Hawk Roosting by Ted Hughes: Summary and Critical Analysis

Ted Hughes' poem 'Hawk Roosting' on its literal level of meaning is an expression of a bird of prey, the hawk, which is sitting on a tree and meditating about its power of destruction, its ability to suppress change, and its conceited arrogance and superiority.

Ted Hughes

But, since there is a clear projection of human attributes to the bird, we can easily see that the poem is an implicit satire on a tyrant that the bird represents. More generally, it could be said that the bird is a symbol of the human evils of arrogance, destructiveness, conceited and egotistical attitude, obsession of power and tyranny; in short, the hawk is a symbol of inhumanity.

The poem is composed in the first person narrative (I, my, me, mine), and it represents the thoughts, in a kind of internal monologue, through the mind of the hawk or the poet supposing that the words of the poem flow through the mind of the hawk. Hawk, a bird of prey, is a fierce, cruel and arrogant creature. The poem gives us a vivid impression of the spirit, or character of the hawk – of the particular manifestation of the life-force that is seen in it.

The hawk makes a short, sharp statement. I sit at the top of the wood. There I close my eyes and remain in inaction because this is possibly the time for rest. My feet and head are firmly fixed. I rehearse even in sleep, my perfectness in killing and eating. The paraphrase of the poem goes something like this:

I am the being perched on the high trees. The floating of the air, the rays of the sun are the advantage to me. The earth shows its face upward for my inspection. I am vigilant to all the things from above. God in fact has designed the things for me.

Now my feet are locked upon the bark of the tree. I am the magnificent product of the Almighty. For God, it took a lot of time and energy to produce my feet and feathers. God in fact has crafted me to kill other birds for my sake – “Now I hold creation in my foot.” I am a free being in the sky. I fly up and revolve slowly. Since all are mine, I kill where or when I wish. There is no sophistry or deception in me. I become ruthless and cruel and tear off the heads when I please.

I give death. I am death personified. I make a direct flight through the bones of the living. I do not entertain any argument. It is my right to subdue and kill, and I assert it when I need. As I swoop down for the prey, the sun is behind me. I have been doing the same thing for so long. Nothing has changed since I began. I wish to maintain the same thing. I do not allow any change to happen. I assert my power and control that is natural to me.

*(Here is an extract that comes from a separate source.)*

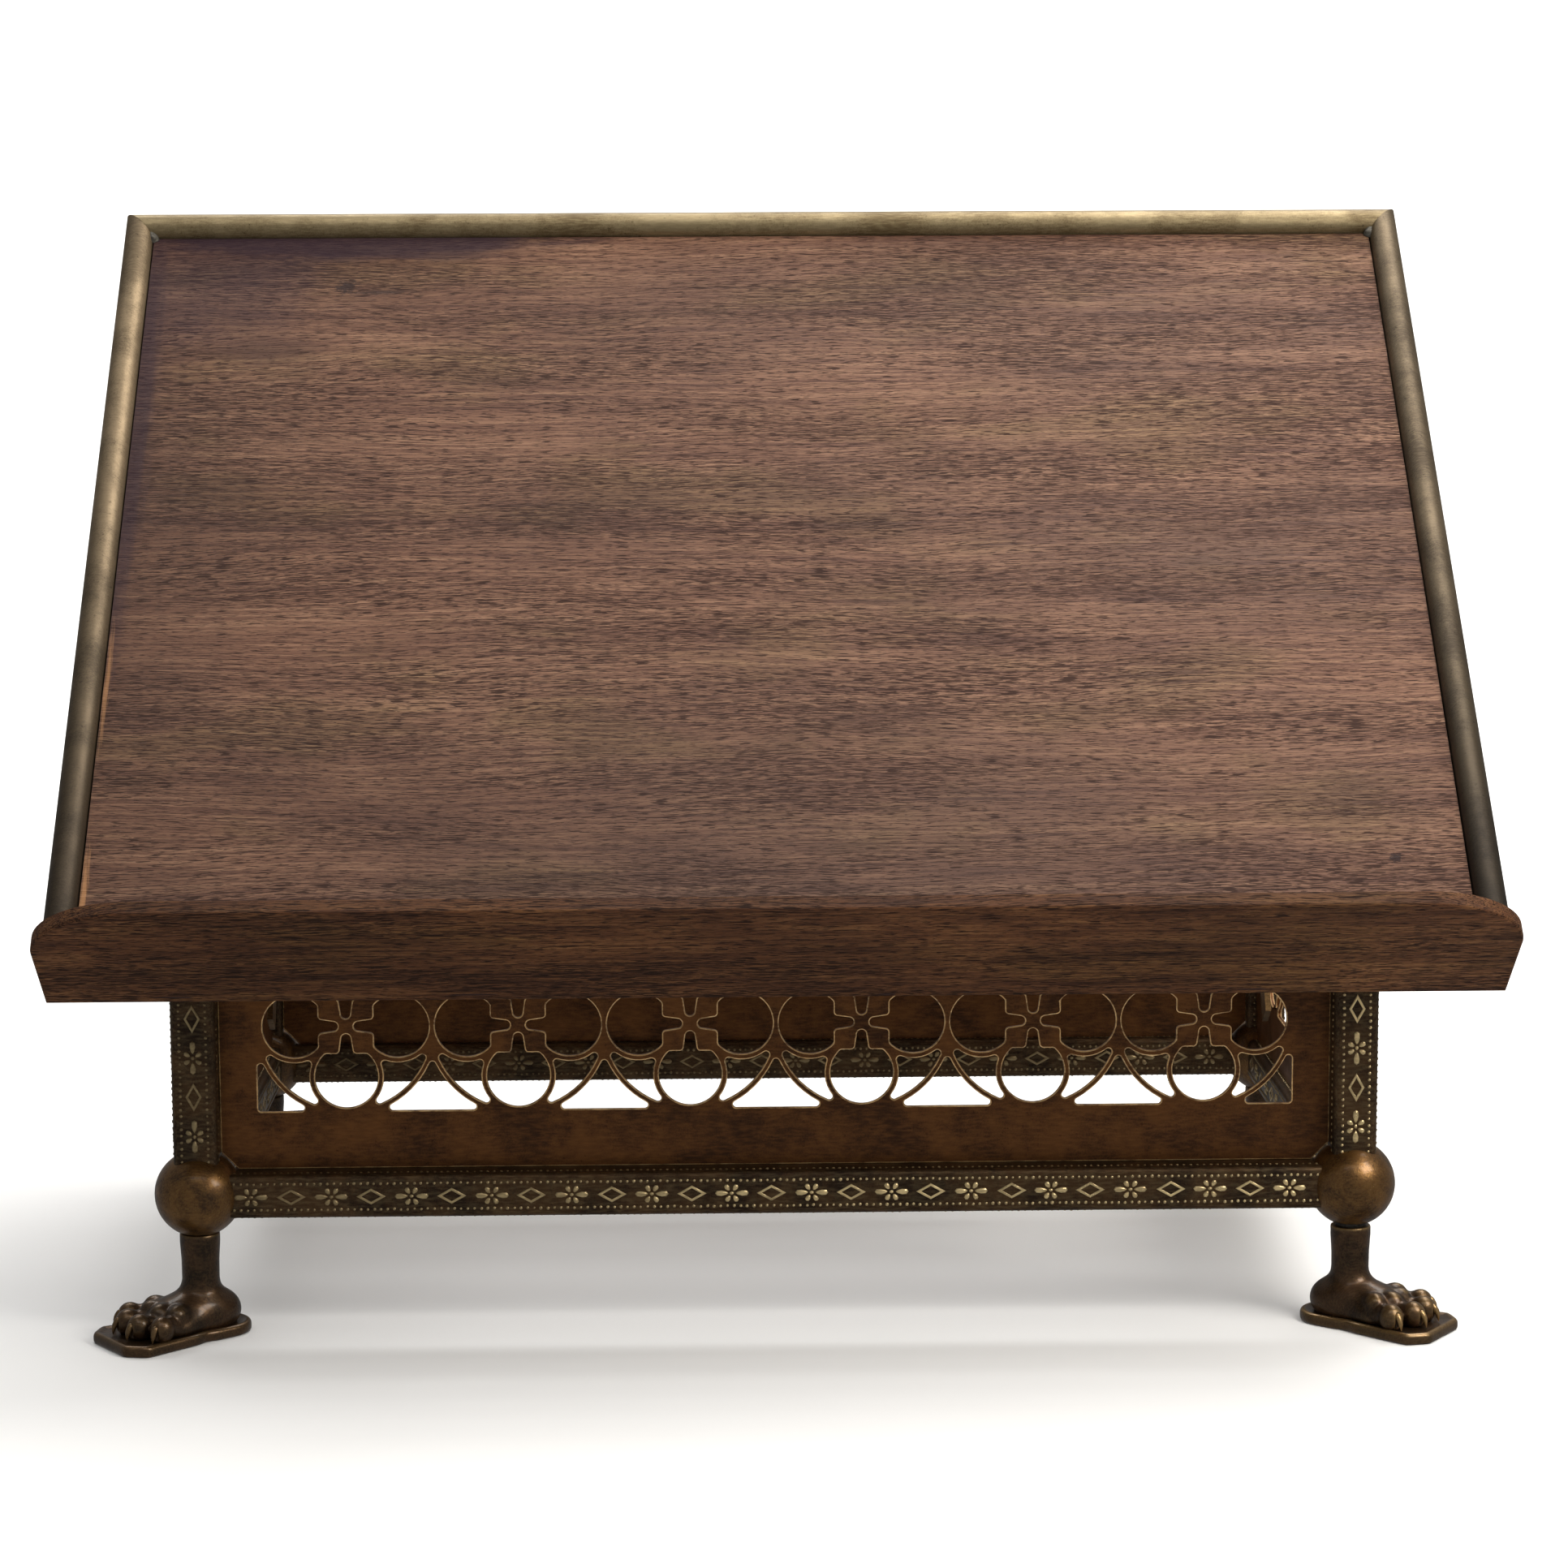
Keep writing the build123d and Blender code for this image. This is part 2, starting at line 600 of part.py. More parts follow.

The poem demands readers’ active participation. The poet here is not simply talking about the hawk. Hawk speaks with sure confidence. It is the manifestation of the cruel force of nature. It is, thus, the symbol of the powerful, ruthless, deadly physical force, unsupported by any kind morality, and devoid of any mercy, humanity or humility. It is also a symbol of the cruel tyrants of the world who know nothing except perfect control and kill.

The significance of the poem lies in its relation to the human world. By presenting the self-manifested will of the hawk the poet allows us to condemn the individual tyrants of the world who are ruthless and cruel like the hawk.

More than this, in the march of so- called civilization, through scientific and technological know-how (knowledge and expertise), man has tried to hold creation in his grasp. The poet mocks this by implying that this is a thoroughly misguided pride or ‘hubris’ of man. In this process, the civilized values of human life that could give it meaning have been forgotten. The man in the modern time is driven by mad impulse and unfulfilled obsession. Although the poem does not employ traditional meter of figure of speech, the very force of the direct expression makes the poem’s ironic effect palpable. The economical, sparing nature of the language adds extra grace and force to the poem and creates a deeply powerful effect on the readers’ conscience.